* Begin Material provided *

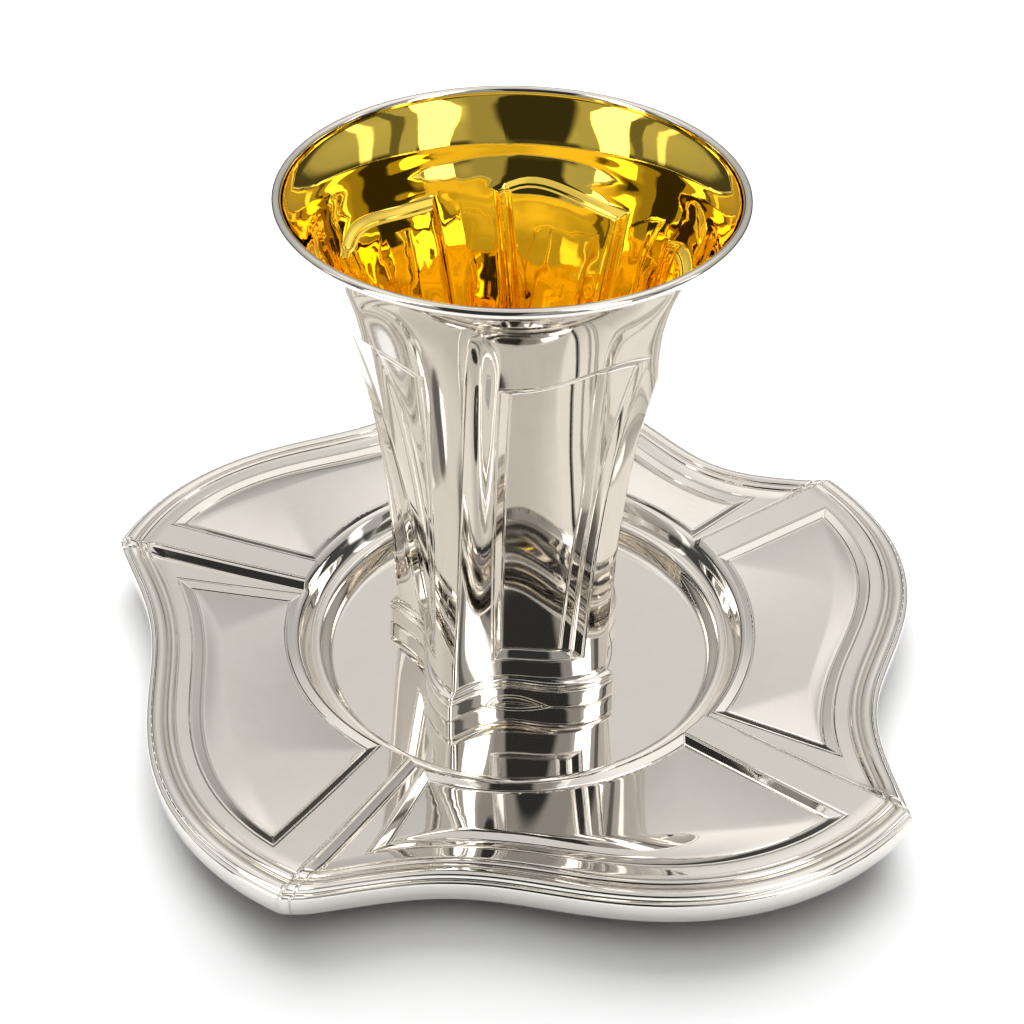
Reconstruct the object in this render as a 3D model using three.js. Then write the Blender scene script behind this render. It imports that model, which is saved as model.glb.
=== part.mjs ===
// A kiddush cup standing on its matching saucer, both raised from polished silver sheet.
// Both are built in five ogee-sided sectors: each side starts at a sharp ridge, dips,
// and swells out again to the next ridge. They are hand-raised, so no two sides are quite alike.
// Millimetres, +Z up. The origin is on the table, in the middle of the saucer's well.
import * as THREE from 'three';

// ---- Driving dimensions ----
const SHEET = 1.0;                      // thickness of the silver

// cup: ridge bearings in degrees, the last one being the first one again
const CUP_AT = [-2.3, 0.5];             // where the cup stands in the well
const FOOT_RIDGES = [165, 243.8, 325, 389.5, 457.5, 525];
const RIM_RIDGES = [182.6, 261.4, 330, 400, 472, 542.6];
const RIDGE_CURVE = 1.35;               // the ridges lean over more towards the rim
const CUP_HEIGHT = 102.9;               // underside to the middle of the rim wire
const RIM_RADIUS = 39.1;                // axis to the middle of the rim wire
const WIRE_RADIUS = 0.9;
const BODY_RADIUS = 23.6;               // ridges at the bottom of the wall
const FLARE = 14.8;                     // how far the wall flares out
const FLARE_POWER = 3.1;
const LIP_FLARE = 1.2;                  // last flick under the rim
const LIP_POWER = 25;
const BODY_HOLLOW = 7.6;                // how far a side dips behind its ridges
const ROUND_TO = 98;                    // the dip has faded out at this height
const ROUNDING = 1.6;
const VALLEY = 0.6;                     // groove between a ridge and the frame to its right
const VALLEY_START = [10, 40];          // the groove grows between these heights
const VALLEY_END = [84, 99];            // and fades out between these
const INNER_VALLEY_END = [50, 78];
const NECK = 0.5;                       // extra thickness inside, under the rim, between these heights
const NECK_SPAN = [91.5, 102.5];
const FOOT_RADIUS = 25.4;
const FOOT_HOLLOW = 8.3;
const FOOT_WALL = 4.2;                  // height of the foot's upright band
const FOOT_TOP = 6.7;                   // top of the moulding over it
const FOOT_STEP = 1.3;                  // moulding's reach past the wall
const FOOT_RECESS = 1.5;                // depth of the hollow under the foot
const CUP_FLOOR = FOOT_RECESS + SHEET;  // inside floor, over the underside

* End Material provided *

Problem description = Exactly as written, please reproduce the lines from the first line of the data to the line containing "const SHEET = 1.0;", inclusive, and nothing else.

Written answer =
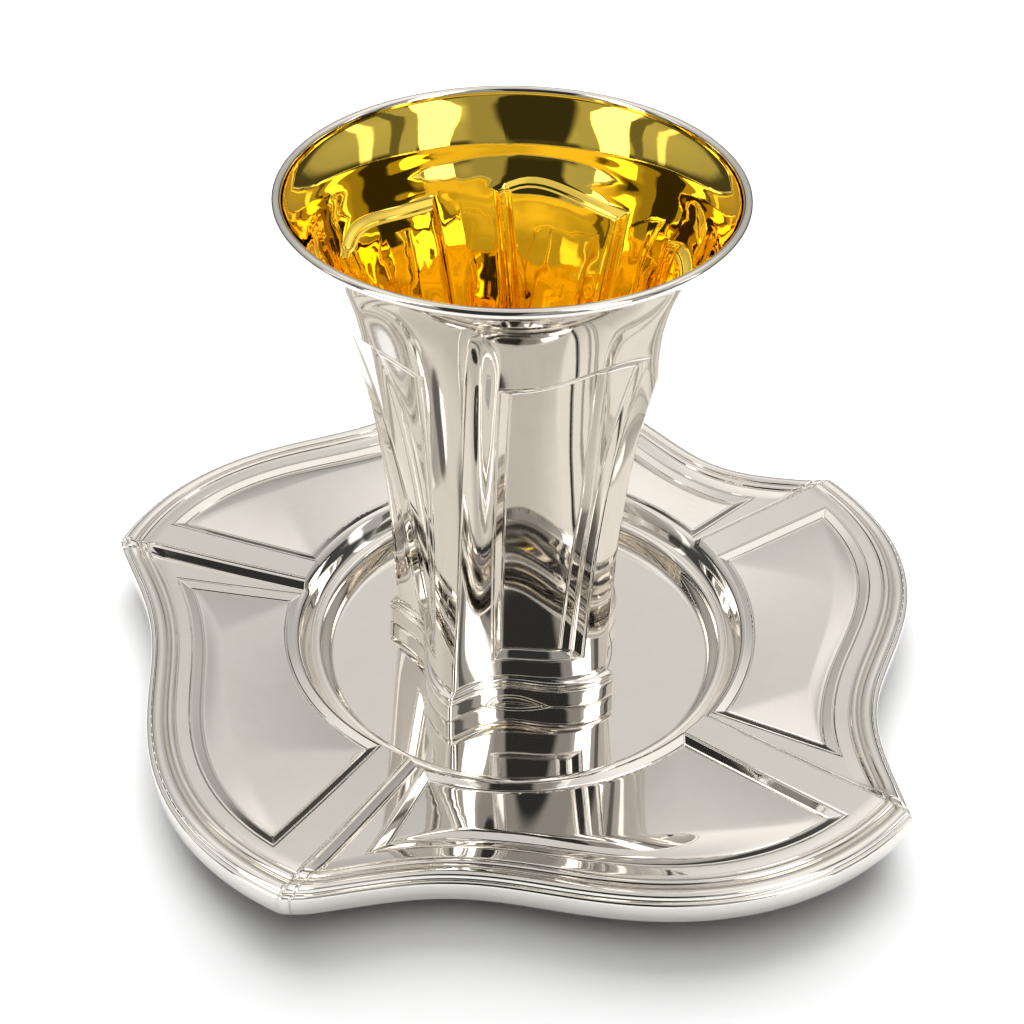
Reconstruct the object in this render as a 3D model using three.js. Then write the Blender scene script behind this render. It imports that model, which is saved as model.glb.
=== part.mjs ===
// A kiddush cup standing on its matching saucer, both raised from polished silver sheet.
// Both are built in five ogee-sided sectors: each side starts at a sharp ridge, dips,
// and swells out again to the next ridge. They are hand-raised, so no two sides are quite alike.
// Millimetres, +Z up. The origin is on the table, in the middle of the saucer's well.
import * as THREE from 'three';

// ---- Driving dimensions ----
const SHEET = 1.0;                      // thickness of the silver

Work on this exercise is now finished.